Destiny lay in the East, in its spices, its silks, its marble pillars and its jewelled icons, and the riches of the Orient flowed back, not only into the coffers of Venetian merchants, stored in the barred ground-floor warehouses of their great palazzos fronting the Grand Canal, but also into the visual imagery of the city. The mosaicists who decorated the Church of St Mark in the thirteenth century imaged the biblical world of the Levant. They reproduced the lighthouse from Alexandria; camels with tasselled reins; merchants leading Joseph into Egypt. An oriental note also starts to pervade the grand architecture of the city.
*
By the time that Renier Zeno became doge in 1253, Easter was celebrated with the splendour of Byzantine ritual. The doge walked in solemn procession the short distance from the ducal palace to the Church of St Mark. He was preceded by eight men holding banners of silk and gold bearing the saint’s image; then two maidens, one carrying the doge’s chair, the other its golden cushions, six musicians with silver trumpets, two with cymbals of pure silver, then a priest carrying a huge cross of gold and silver, embedded with precious stones, another an ornate gospel; twenty-two chaplains of St Mark’s in golden copes followed, singing psalms, and then the doge himself walking beneath the ritual umbrella of gold cloth, accompanied by the city’s primate and the priest who would sing the mass. The doge, looking for all the world like a Byzantine emperor, wore cloth of gold and a crown of jewelled gold and carried a large candle, and behind came a noble carrying the ducal sword, then all the other nobles and men of distinction.

The procession of a doge
As they processed along the facade of the church, past the porphyry columns taken from crusader Acre and those plundered from Constantinople, it was as if Venice had stolen not only the marble, icons and pillars of Constantinople, but its imperial imagery, its love of ceremonial, its soul. In the submarine gloom of the mother church, Easter was celebrated with words that linked sacred and profane, the risen Christ and the Venetian Stato da Mar: ‘Christ conquers!’ went up the cry. ‘Christ reigns! Christ rules! To our lord Renier Zeno, illustrious doge of Venice, Dalmatia and Croatia, and lord of a quarter and half a quarter of the empire of Romania, salvation, honour, life and victory! O, St Mark, lend him aid!’

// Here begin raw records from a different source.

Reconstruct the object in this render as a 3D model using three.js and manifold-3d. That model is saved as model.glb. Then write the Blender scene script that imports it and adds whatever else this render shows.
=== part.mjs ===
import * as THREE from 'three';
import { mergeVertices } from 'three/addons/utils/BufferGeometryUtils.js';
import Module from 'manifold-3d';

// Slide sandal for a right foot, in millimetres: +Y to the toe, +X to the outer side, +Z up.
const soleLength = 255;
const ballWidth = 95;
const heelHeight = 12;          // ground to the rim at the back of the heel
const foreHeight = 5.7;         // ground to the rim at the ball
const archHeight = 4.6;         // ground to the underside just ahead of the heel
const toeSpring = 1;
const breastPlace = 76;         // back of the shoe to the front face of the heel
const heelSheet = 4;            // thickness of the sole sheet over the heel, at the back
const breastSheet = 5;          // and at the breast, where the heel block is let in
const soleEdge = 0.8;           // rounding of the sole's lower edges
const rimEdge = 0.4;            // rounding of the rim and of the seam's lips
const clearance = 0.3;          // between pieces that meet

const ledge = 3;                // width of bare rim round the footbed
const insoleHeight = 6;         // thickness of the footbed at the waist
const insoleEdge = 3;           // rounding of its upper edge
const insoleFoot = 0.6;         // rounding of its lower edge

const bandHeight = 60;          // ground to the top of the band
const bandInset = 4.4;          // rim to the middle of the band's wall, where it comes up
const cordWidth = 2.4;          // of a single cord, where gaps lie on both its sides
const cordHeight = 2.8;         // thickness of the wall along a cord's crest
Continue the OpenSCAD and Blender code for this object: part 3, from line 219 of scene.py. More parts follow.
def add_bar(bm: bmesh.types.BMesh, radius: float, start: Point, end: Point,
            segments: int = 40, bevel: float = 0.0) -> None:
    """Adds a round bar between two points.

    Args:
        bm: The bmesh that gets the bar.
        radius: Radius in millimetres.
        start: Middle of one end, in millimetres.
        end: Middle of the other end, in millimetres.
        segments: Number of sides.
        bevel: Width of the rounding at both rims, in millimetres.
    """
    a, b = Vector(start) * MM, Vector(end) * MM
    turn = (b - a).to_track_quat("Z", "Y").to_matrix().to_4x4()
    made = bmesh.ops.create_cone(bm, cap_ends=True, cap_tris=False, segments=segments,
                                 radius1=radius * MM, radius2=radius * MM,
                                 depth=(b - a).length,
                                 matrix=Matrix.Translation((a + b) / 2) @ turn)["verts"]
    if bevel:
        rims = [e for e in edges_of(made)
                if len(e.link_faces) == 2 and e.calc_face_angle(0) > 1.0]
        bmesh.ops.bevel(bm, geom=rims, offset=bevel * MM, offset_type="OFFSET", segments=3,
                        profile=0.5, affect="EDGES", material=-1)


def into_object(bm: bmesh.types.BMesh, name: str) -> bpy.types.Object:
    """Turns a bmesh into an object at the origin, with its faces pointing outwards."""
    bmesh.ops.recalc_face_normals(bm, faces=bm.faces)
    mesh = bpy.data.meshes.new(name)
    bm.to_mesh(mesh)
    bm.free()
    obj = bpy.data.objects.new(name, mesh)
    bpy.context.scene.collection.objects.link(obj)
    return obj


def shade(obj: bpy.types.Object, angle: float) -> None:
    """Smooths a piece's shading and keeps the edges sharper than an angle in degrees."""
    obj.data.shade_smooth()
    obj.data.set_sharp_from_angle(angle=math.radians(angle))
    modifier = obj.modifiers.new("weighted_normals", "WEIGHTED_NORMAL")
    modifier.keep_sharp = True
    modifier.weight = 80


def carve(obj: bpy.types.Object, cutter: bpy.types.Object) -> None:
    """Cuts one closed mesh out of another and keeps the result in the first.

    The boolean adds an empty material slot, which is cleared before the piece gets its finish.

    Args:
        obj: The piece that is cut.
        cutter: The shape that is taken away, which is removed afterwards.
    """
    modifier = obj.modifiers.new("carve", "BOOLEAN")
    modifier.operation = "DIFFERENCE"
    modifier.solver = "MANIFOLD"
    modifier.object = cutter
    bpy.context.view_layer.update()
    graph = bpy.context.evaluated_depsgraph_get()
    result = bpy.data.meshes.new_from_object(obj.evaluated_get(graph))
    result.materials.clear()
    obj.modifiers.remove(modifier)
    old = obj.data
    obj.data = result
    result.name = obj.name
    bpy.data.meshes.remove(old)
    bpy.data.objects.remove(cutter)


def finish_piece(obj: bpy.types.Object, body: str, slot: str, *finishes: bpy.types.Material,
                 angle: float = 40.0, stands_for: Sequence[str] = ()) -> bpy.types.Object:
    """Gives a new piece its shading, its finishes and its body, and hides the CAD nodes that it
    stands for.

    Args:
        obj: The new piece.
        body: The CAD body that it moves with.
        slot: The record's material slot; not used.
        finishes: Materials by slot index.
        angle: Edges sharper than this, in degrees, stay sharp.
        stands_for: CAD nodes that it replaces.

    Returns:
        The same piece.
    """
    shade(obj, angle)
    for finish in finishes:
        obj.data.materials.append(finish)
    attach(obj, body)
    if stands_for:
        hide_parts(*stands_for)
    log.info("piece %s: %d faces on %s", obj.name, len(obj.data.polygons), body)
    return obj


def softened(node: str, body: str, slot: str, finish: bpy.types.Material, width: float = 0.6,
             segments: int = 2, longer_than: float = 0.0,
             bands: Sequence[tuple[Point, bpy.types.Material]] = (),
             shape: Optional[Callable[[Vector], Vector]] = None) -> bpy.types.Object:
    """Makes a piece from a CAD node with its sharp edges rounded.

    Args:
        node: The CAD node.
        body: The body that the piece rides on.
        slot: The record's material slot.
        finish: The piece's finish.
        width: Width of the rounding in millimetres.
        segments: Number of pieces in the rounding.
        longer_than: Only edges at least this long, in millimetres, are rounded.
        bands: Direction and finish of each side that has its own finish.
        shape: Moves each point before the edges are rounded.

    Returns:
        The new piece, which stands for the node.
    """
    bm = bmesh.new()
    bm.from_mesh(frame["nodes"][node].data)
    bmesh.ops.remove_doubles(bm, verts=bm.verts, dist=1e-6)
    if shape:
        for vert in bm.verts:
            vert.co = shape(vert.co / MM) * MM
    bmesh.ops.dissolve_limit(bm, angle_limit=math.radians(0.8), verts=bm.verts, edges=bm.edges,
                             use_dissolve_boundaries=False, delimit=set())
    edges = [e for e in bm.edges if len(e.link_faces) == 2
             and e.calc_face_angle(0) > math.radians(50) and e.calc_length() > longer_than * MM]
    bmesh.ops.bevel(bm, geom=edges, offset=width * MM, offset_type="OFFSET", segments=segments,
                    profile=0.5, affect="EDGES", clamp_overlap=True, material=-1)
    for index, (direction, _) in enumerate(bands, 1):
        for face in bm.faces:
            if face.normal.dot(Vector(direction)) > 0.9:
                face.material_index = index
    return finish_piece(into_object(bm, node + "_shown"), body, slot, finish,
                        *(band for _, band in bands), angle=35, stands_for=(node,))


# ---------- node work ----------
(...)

The events of 1204 amplified Venice’s sense of itself. A growing assumption of imperial grandeur began to possess the little Republic, as if in the shimmering reflection of the spring canals, Venice was morphing into Constantinople.
*
The acclamation of the Stato da Mar would be followed a few weeks later each year by a claim to ownership of the sea itself at another great ceremony: the Senza, on Ascension Day. When Doge Orseolo had departed from the lagoon in the year 1000, this had been a simple blessing. After 1204, it became an increasingly elaborate expression of the city’s sense of mystical union with the sea. The doge, ermine-robed and wearing the corno, the pointed hat that symbolised the majesty of the Republic, was piped aboard his ceremonial barge at the quay in front of his palace. Nothing expressed the city’s maritime pride so richly as the Bucintoro, the Golden Boat. This majestic double-decker vessel, ornately gilded and painted with heraldic lions and sea creatures, covered by a crimson canopy and rowed by 168 men, pulled away from the quay. Golden oars dashed the waters of the lagoon. In the prow a figurehead representing justice held aloft a set of scales and a raised sword. The swallow-tailed banner of St Mark billowed from the masthead. Cannon fire crashed; pipes shrilled; drums beat a rapt tattoo. Accompanied by an armada of gondolas and sailing boats, the Bucintoro rowed out into the mouth of the Adriatic. Here the bishop uttered the ritual supplication: ‘Grant, O Lord, that for us and all who sail thereon, the sea may be calm and quiet,’ and the doge took a golden wedding ring from his finger and tossed it into the depths with the time-honoured words: ‘We wed thee, O Sea, in token of our true and perpetual dominion over thee.’
Despite the rhetoric, the sea which Venice mythologised, and the wealth that it carried, would prove harder won. The Genoese, excluded from easy access to rich trading zones, were snapping continuously at Venice’s heels. They waged an unofficial war of piracy against their maritime rivals. Three years before Doge Renier Zeno walked in the solemn Easter procession, an incident occurred in the crusader port of Acre on the shores of Syria: a Genoese citizen was killed by a Venetian. Three years later, the Mongols sacked Baghdad. In the aftermath of these disconnected events the two maritime republics would be drawn into a long-running contest for Mediterranean trade, which would lead them both to immense wealth and the edge of ruin. The arena would stretch from the steppes of Asia to the harbours of the Levant. It would encompass the Black Sea, the Nile Delta, the Adriatic, the Balearic Islands and the shores of Greece. Brawls would take place as far away as London and the streets of Bruges. Along the way all the peoples of the eastern Mediterranean would be caught up in its slipstream: the Byzantines, the Hungarians, rival Italian city states and the towns of the Dalmatian coast, the Mamluks of Egypt and the Ottoman Turks – all became entwined in the contest for their own advantage or defence. It would last 150 years.